▶ [Exercise goal]:
Your task is to restate the data word for word.

▶ [Source material]:
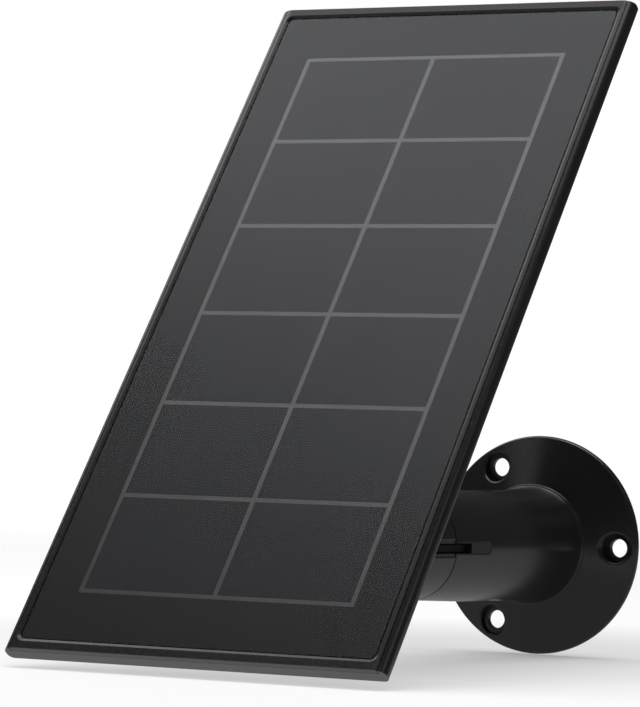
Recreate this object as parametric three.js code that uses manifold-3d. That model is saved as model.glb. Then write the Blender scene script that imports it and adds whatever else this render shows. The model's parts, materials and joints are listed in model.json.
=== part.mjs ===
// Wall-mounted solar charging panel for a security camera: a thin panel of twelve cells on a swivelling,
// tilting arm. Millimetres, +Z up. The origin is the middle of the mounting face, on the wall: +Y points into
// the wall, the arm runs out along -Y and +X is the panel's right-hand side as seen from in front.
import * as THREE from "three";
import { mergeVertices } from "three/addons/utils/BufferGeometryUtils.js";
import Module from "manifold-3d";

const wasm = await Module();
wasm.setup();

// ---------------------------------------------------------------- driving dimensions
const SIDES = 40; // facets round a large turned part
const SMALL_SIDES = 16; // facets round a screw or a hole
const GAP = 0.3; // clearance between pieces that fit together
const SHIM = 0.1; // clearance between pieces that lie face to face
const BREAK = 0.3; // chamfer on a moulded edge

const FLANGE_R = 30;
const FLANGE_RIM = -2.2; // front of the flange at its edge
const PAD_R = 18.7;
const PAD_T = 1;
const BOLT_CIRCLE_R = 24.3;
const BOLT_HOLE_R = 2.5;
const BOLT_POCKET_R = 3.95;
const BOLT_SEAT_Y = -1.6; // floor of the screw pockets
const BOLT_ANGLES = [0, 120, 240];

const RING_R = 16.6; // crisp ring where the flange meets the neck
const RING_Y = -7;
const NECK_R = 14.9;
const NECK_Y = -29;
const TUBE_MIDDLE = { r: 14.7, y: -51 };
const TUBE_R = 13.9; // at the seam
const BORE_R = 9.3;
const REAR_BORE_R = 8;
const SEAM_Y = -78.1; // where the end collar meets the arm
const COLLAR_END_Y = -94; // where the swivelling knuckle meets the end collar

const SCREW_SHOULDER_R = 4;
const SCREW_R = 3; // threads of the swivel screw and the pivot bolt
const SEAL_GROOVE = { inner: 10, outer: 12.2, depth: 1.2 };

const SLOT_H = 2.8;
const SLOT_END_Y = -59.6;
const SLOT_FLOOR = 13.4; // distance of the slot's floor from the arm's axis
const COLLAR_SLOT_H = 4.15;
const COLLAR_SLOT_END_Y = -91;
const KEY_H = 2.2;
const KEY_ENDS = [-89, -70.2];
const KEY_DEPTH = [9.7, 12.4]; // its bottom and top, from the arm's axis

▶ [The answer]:
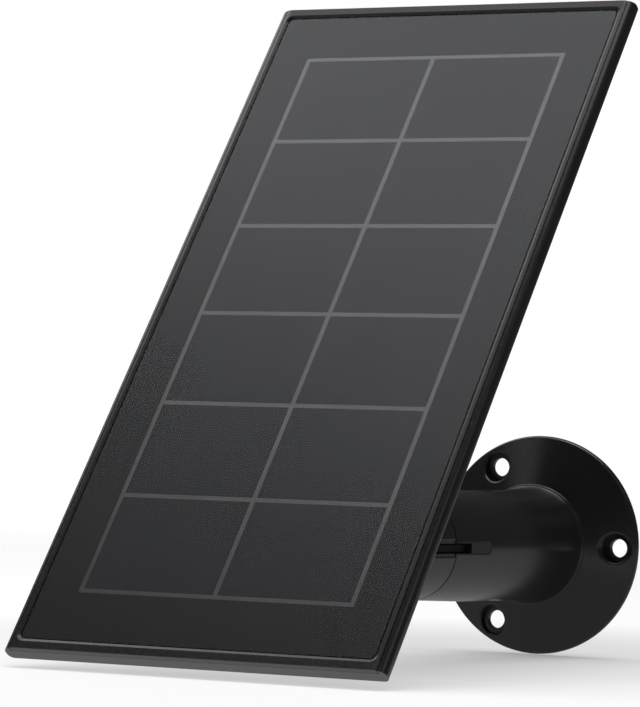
Recreate this object as parametric three.js code that uses manifold-3d. That model is saved as model.glb. Then write the Blender scene script that imports it and adds whatever else this render shows. The model's parts, materials and joints are listed in model.json.
=== part.mjs ===
// Wall-mounted solar charging panel for a security camera: a thin panel of twelve cells on a swivelling,
// tilting arm. Millimetres, +Z up. The origin is the middle of the mounting face, on the wall: +Y points into
// the wall, the arm runs out along -Y and +X is the panel's right-hand side as seen from in front.
import * as THREE from "three";
import { mergeVertices } from "three/addons/utils/BufferGeometryUtils.js";
import Module from "manifold-3d";

const wasm = await Module();
wasm.setup();

// ---------------------------------------------------------------- driving dimensions
const SIDES = 40; // facets round a large turned part
const SMALL_SIDES = 16; // facets round a screw or a hole
const GAP = 0.3; // clearance between pieces that fit together
const SHIM = 0.1; // clearance between pieces that lie face to face
const BREAK = 0.3; // chamfer on a moulded edge

const FLANGE_R = 30;
const FLANGE_RIM = -2.2; // front of the flange at its edge
const PAD_R = 18.7;
const PAD_T = 1;
const BOLT_CIRCLE_R = 24.3;
const BOLT_HOLE_R = 2.5;
const BOLT_POCKET_R = 3.95;
const BOLT_SEAT_Y = -1.6; // floor of the screw pockets
const BOLT_ANGLES = [0, 120, 240];

const RING_R = 16.6; // crisp ring where the flange meets the neck
const RING_Y = -7;
const NECK_R = 14.9;
const NECK_Y = -29;
const TUBE_MIDDLE = { r: 14.7, y: -51 };
const TUBE_R = 13.9; // at the seam
const BORE_R = 9.3;
const REAR_BORE_R = 8;
const SEAM_Y = -78.1; // where the end collar meets the arm
const COLLAR_END_Y = -94; // where the swivelling knuckle meets the end collar

const SCREW_SHOULDER_R = 4;
const SCREW_R = 3; // threads of the swivel screw and the pivot bolt
const SEAL_GROOVE = { inner: 10, outer: 12.2, depth: 1.2 };

const SLOT_H = 2.8;
const SLOT_END_Y = -59.6;
const SLOT_FLOOR = 13.4; // distance of the slot's floor from the arm's axis
const COLLAR_SLOT_H = 4.15;
const COLLAR_SLOT_END_Y = -91;
const KEY_H = 2.2;
const KEY_ENDS = [-89, -70.2];
const KEY_DEPTH = [9.7, 12.4]; // its bottom and top, from the arm's axis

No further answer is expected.